The first letter addresses the substantive question of whether ISPs are information service providers, telecommunications service providers, or both. Much of the debate over this question has focused on the Supreme Court’s decision in Brand X and, in particular, Justice Scalia’s dissenting opinion. Putting aside the Constitutional Law 101 principle that dissenting opinions are not binding precedent, Justice Scalia’s dissent made clear that, in his view, ISPs provide both an information service and a telecommunications service and that the telecommunications service ends where the information service begins. This comes through loud and clear in the various analogies he used to explain why he thought that ISPs provided a transmission service in addition to an information service. At one point he compares ISPs to pizzerias that offer a combination of pizza and home delivery. At another point he compares them to a pet store that sells dogs with a leash. At no time did he suggest that there was no pizza or dog in the transaction.

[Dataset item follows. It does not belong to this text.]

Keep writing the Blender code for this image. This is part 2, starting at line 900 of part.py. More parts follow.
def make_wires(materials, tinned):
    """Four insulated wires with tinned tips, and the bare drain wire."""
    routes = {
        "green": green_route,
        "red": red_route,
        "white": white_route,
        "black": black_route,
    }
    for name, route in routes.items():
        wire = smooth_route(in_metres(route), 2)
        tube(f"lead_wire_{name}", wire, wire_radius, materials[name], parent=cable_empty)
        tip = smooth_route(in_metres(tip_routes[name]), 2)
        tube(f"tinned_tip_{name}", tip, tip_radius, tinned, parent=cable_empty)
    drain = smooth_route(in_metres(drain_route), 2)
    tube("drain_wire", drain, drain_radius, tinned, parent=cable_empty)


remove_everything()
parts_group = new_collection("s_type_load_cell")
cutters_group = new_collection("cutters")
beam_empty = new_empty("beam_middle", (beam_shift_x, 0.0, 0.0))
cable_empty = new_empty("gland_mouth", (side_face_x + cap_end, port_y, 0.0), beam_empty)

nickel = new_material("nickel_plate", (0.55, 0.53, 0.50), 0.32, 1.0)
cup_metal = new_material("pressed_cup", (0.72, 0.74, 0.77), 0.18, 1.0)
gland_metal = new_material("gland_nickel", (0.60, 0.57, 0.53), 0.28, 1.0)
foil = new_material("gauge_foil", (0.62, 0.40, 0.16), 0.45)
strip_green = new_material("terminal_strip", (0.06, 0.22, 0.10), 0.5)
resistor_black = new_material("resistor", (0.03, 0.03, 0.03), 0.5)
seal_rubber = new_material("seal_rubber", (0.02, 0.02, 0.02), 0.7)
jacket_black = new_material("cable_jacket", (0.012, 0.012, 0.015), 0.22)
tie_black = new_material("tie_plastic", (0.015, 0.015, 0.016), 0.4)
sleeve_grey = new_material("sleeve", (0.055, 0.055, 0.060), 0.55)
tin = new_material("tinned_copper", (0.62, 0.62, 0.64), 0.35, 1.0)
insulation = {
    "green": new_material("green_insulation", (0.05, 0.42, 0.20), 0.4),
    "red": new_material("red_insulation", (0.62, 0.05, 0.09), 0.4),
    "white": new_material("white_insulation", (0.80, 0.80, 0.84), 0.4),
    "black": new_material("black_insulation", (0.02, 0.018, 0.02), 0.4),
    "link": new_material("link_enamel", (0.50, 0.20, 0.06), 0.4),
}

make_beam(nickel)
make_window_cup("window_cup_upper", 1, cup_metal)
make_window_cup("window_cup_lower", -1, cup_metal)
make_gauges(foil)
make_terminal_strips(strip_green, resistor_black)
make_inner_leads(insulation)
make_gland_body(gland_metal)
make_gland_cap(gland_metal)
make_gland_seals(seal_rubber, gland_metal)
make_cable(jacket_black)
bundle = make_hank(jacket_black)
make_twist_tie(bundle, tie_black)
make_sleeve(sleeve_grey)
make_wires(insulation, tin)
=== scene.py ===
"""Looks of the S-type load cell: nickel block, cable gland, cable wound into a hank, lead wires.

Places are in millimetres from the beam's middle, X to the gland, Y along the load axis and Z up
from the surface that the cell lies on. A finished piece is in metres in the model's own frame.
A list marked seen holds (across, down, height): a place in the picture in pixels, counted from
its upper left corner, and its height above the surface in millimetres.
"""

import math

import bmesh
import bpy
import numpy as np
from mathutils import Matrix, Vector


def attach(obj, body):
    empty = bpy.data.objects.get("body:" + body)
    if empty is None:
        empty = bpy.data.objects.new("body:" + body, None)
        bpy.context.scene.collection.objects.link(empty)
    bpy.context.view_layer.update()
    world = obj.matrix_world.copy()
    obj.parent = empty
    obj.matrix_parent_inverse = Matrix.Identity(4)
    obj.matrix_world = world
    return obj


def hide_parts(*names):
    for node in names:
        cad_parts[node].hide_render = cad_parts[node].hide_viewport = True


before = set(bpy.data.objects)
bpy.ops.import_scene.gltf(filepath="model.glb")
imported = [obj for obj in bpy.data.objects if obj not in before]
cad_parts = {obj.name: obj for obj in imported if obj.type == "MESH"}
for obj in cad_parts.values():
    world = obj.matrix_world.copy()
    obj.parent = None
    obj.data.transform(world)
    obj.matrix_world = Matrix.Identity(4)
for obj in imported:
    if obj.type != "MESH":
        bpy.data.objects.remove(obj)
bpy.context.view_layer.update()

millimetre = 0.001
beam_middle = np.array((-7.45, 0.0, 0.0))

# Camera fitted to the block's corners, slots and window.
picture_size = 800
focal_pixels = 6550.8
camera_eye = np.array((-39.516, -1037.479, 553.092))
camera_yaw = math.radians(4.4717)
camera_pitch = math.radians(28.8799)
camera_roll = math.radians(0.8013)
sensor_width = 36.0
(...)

We disagree with Justice Scalia’s view that ISPs simultaneously offer both an information service and a telecommunications service. The FCC has long adhered to an interpretation of the statute under which these definitions are mutually exclusive. Such a reading follows naturally from the fact that, according to the statute, information services are provided via telecommunications. As consequence, and as noted by the Brand X majority, without mutual exclusivity all information services would become vulnerable to the artificial separation of their information and telecommunications components. In this construct, the definitions, which are intended to serve as Congressionally-defined boundaries for the FCC’s jurisdiction, become little more than semantic speed bumps.